Git submodules vs Repo

Overview

In this blog post, we will discuss two different tools to help us maintain multiple repositories that are part of a single project, along with the advantages and disadvantages of each. Specifically, we are going to discuss “git submodules” (https://git-scm.com/book/en/v2/Git-Tools-Submodules) and “repo” (https://source.android.com/setup/develop/repo).

Of course, the first question we may have is why would we ever need to be concerned with multiple repositories? If we’re working on a single project, we would only be using a single repository, correct? Well, there are at least two instances where we may need to use multiple repositories. First, if we’re working across different layers of the “stack” with other members of our group or organization, they most likely will have their own repository that we need to pull in or leverage or vice versa. For example, let’s say we are building a BSP for our custom hardware. We may need to include an application in the BSP to support the manufacturing team’s need to validate the hardware. Instead of directly including the source of the application in the BSP, we may want them to be independent and have the BSP reference the repository of the application This scheme would then allow us to independently develop the BSP and the application.

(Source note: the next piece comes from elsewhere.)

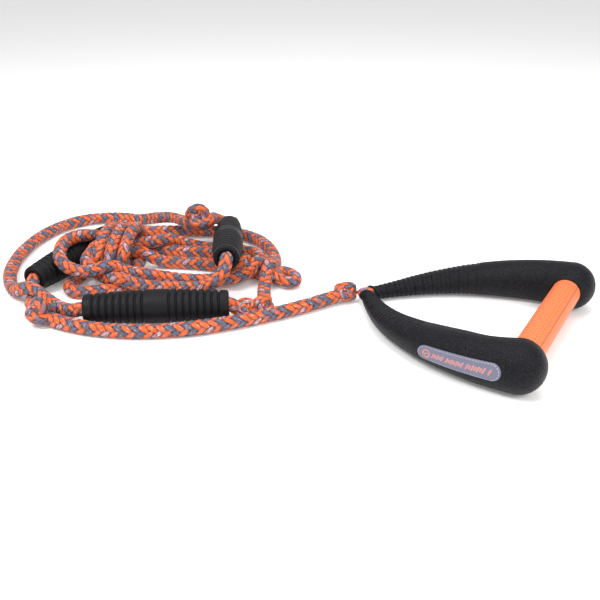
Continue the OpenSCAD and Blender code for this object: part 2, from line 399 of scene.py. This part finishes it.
def braided_tube(name, line, radius=ROPE_R, start=0.0, ring_points=RING_POINTS, share=1.0):
    """A plaited tube along a line. share scales its radius, at every ring or at each."""
    side, up = frames_along(line)
    gaps = np.concatenate([[0], np.cumsum(np.linalg.norm(np.diff(line, axis=0), axis=1))]) + start
    angle = np.linspace(0, 2 * math.pi, ring_points, endpoint=False)
    # A little irregularity, as in any rope that has been used.
    wobble = 1 + 0.018 * np.sin(gaps / 23.0) + 0.014 * np.sin(gaps / 9.7 + 1.3)
    a, s = np.meshgrid(angle, gaps)
    r, strand, across, depth = plait_surface(s, a, (radius * wobble * share)[:, None])
    outward = np.cos(a)[..., None] * side[:, None] + np.sin(a)[..., None] * up[:, None]
    rings = line[:, None] + r[..., None] * outward
    rings[..., 2] = np.maximum(rings[..., 2], 0.05)
    thing = skin(name, rings)
    tint = STRAND_TINTS[strand.astype(int).ravel()]
    # The last two points are the middles of the ends.
    values = {
        "tint": np.concatenate([tint, np.zeros(2)]),
        "across": np.concatenate([across.ravel() + strand.ravel() * 3, np.zeros(2)]),
        "along": np.concatenate([s.ravel(), np.zeros(2)]),
        "depth": np.concatenate([depth.ravel(), np.ones(2)]),
    }
    for key, data in values.items():
        layer = thing.data.attributes.new(key, "FLOAT", "POINT")
        layer.data.foreach_set("value", data.astype(np.float32))
    return thing


# ---------------------------------------------------------------- materials
def new_material(name):
    material = bpy.data.materials.new(name)
    material.use_nodes = True
    tree = material.node_tree
    shader = tree.nodes["Principled BSDF"]
    return material, tree, shader


def node(tree, kind, **settings):
    made = tree.nodes.new(kind)
    for key, value in settings.items():
        if key in made.inputs:
            made.inputs[key].default_value = value
        else:
            setattr(made, key, value)
    return made


def ramp(tree, stops, source, interpolation="LINEAR"):
    made = tree.nodes.new("ShaderNodeValToRGB")
    made.color_ramp.interpolation = interpolation
    elements = made.color_ramp.elements
    while len(elements) < len(stops):
        elements.new(0.5)
    for element, (place, colour) in zip(elements, stops):
        element.position = place
        element.color = (*colour, 1)
    tree.links.new(source, made.inputs["Fac"])
    return made.outputs["Color"]


def mix(tree, fac, a, b, blend="MIX"):
    made = tree.nodes.new("ShaderNodeMix")
    made.data_type = "RGBA"
    made.blend_type = blend
    for socket, value in ((made.inputs[0], fac), (made.inputs[6], a), (made.inputs[7], b)):
        if isinstance(value, bpy.types.NodeSocket):
            tree.links.new(value, socket)
        elif isinstance(value, tuple):
            socket.default_value = (*value, 1)
        else:
            socket.default_value = value
    return made.outputs[2]


def attribute(tree, name):
    made = tree.nodes.new("ShaderNodeAttribute")
    made.attribute_name = name
    return made.outputs["Fac"]


ORANGE = (0.50, 0.062, 0.008)
PALE_ORANGE = (0.74, 0.15, 0.026)
BLUE_GREY = (0.035, 0.038, 0.060)
PALE_GREY = (0.14, 0.138, 0.20)
WHITE = (0.62, 0.57, 0.65)
# The next colour is painted shade, for the gaps between the strands.
PAINTED_GROOVE_SHADE = (0.004, 0.002, 0.003)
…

Similarly, we may wish to pull in third-party source code or library into our application. In this case, we will also need to maintain at least two repositories; one that is our own and the other for the application or library that we wish to pull in.

Git Submodules

We are first going to discuss “git submodules”. Using git submodules does not require any additional tools; it is inherently built into git. Let’s assume we have three non-empty repositories. The first, called “Parent”, will be the “main” git repository that will contain the other git repositories as submodules. “Child1” and “Child2” will be git repositories that will be contained inside the “Parent” repository. 

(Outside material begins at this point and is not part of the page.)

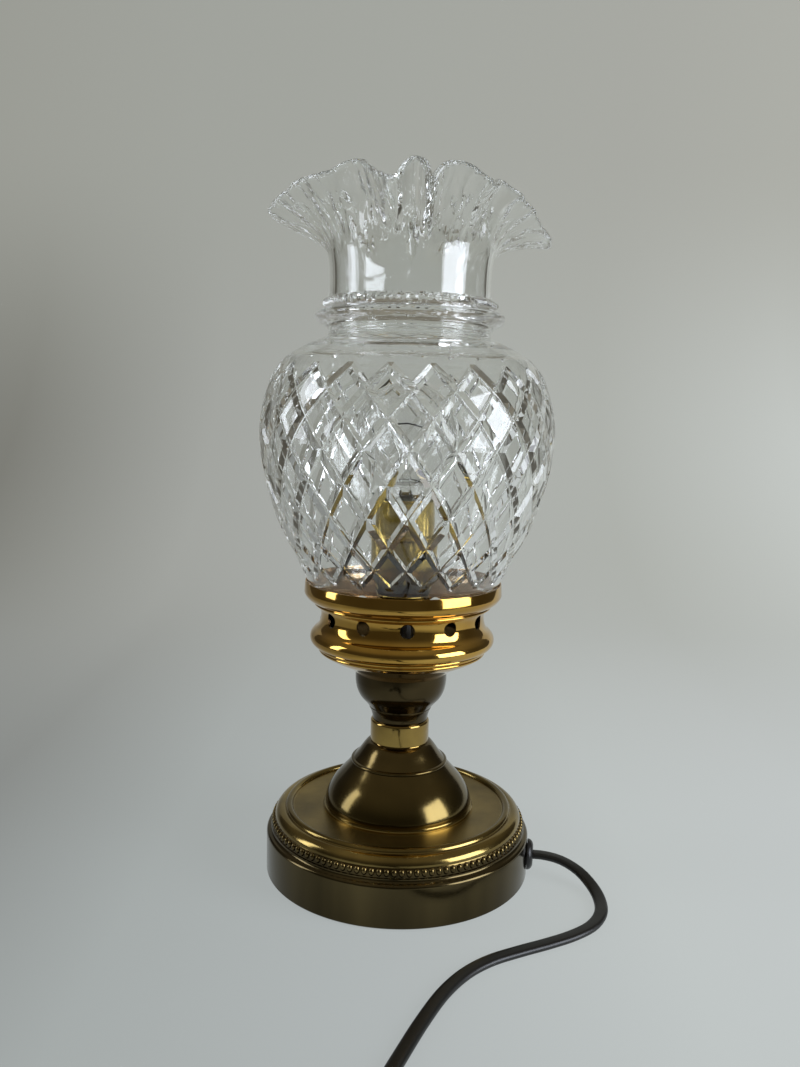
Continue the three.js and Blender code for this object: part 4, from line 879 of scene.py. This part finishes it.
def cut_diamond(row, column):
    """One diamond: its four corners, a polished lozenge and the bevels of the cuts round it."""
    north, south, middle = row_height(row - 1), row_height(row + 1), row_height(row)
    grid = []
    for j, v in enumerate(lines):
        grid.append([])
        for i, u in enumerate(lines):
            across = column + (u - v)
            z = (
                (1 - u) * (1 - v) * south
                + u * v * north
                + (u * (1 - v) + (1 - u) * v) * middle
            )
            in_low_cut = min(i, j) <= 1 and row < last_row
            in_high_cut = max(i, j) >= cut_grid - 1 and row > 0
            at_side = min(i, j) <= 1 and max(i, j) >= cut_grid - 1
            deep = in_low_cut or in_high_cut or at_side
            grid[j].append(cut_vertex(across, z, cut_depth if deep else 0.0))
    for j in range(cut_grid):
        for i in range(cut_grid):
            a, b, c, d = grid[j][i], grid[j][i + 1], grid[j + 1][i + 1], grid[j + 1][i]
            if i + j == cut_grid - 1 and min(i, j) <= 1:
                shade_skin.face(a, b, d)
                shade_skin.face(b, c, d)
            elif (i, j) in ((1, 1), (cut_grid - 2, cut_grid - 2)):
                shade_skin.face(a, b, c)
                shade_skin.face(a, c, d)
            else:
                shade_skin.face(a, b, c, d)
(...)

To understand how to add git repositories as git submodules, we will assume that the “Parent” repository has already been cloned. To add the “Child1” and “Child2” repositories, we will need to execute the following commands in the directory where the “Parent” repository has been cloned:

$ Parent> git submodule add <Child1_URL>
$ Parent> git submodule add <Child2_URL>
$ Parent> git status
On branch master
Your branch is up-to-date with 'origin/master'.

Changes to be committed:
  (use "git reset HEAD <file>..." to unstage)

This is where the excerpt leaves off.